Problem is, all these blog authors have read the same books on how to get readers, namely, by providing some “original content”. In this paradigm, we’re not insightful thinkers, not careful researchers, nor experienced businesspeople, we’re “content providers”. This undefined “content” will draw in readers. Trouble is, most of the blog authors don’t have any original ideas to post, so they come up with vague generalities, old saws, and pilfered material. And in many cases, the commenters are bloggers themselves, who have also read the blogging books, telling them that the way to get web traffic is to participate in other peoples’ blogs to increase their linkage in the blogosphere. So they leave their vapid comments, conveniently mentioning their blog URL, hoping that will attract readers to their sites. In the end, what you have is a self-referential loop that performs no useful function except to increase verbiage on the web.
Don’t get me wrong – blogs don’t have to be “useful”. They can be funny, they can be personal, they can be a thousand different things. However, if you’re writing a blog that claims to be about the concerns of a small business, it better be informative about small businesses. Or at least be entertaining.

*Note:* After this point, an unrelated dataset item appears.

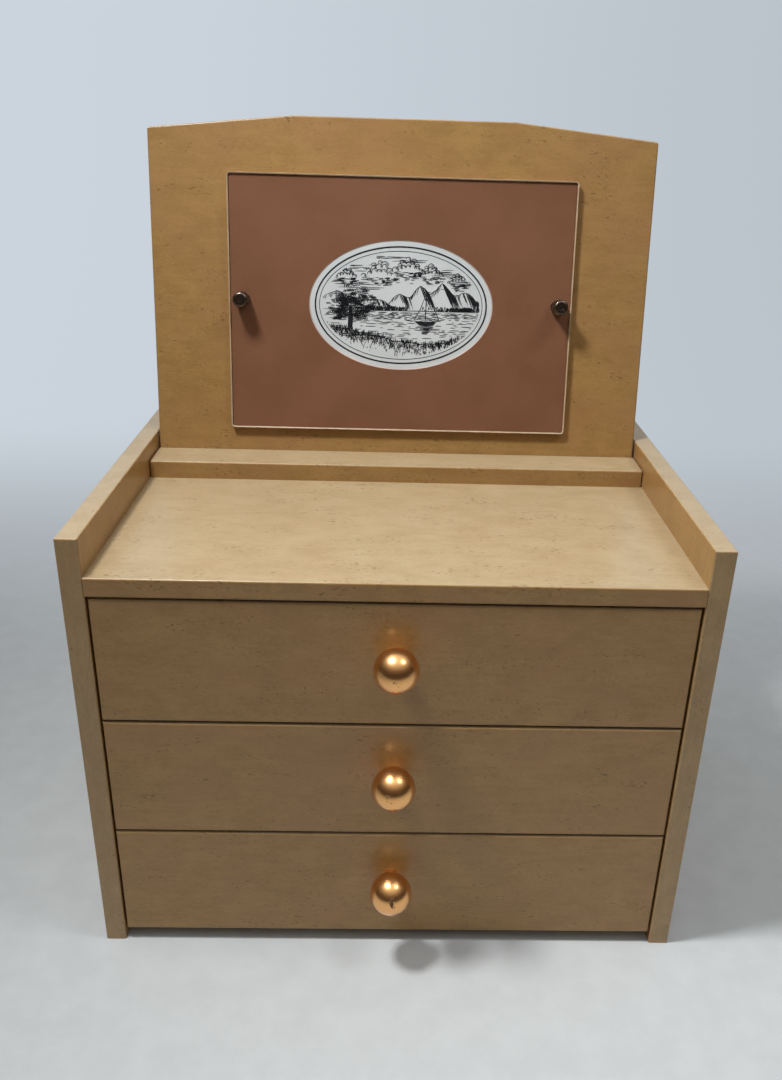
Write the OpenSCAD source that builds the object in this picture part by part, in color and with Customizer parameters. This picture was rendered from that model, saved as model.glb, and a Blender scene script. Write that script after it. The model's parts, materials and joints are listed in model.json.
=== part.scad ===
// Vanity box: a three-drawer cabinet whose top carries an upright board with a picture and mirror plate.
// The origin is on the floor, under the middle of the whole object. +X is right, +Y is back, +Z is up.

/* [Cabinet] */
// Width over both side panels
cabinet_w = 316; // [260:1:400]
// Depth of the side panels
cabinet_d = 220; // [212:1:300]
// Height of the side panels
cabinet_h = 244.5; // [215:0.5:300]
// Thickness of the side panels
side_t = 11; // [9:0.5:15]
// Height of the side panels' rails over the shelf
rail_rise = 20; // [12:0.5:30]
// Thickness of the top shelf
shelf_t = 10; // [8:0.5:14]
// Radius of the eased edges of the visible boards
edge_r = 1; // [0.3:0.1:1.6]
// Length of the ledge strip from front to back, on the shelf
ledge_d = 23.8; // [15:0.2:30]
// Height of the ledge strip
ledge_h = 10.3; // [6:0.1:11]
// Gap between the ledge strip and the board behind it
ledge_back_gap = 0.3; // [0.1:0.1:0.8]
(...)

I suppose it’s like that old rule – 90% of everything is crap. On this blog I will try to do better: 1) I will provide personal experience, writing about things I truly know something about; 2) if I use other sources of information, I will provide the reference; 3) I will only link to blogs that I believe to be useful and insightful; and 4) I will try to be entertaining. It may and may not work for you, but it will at least be honest. And I hope not be crap.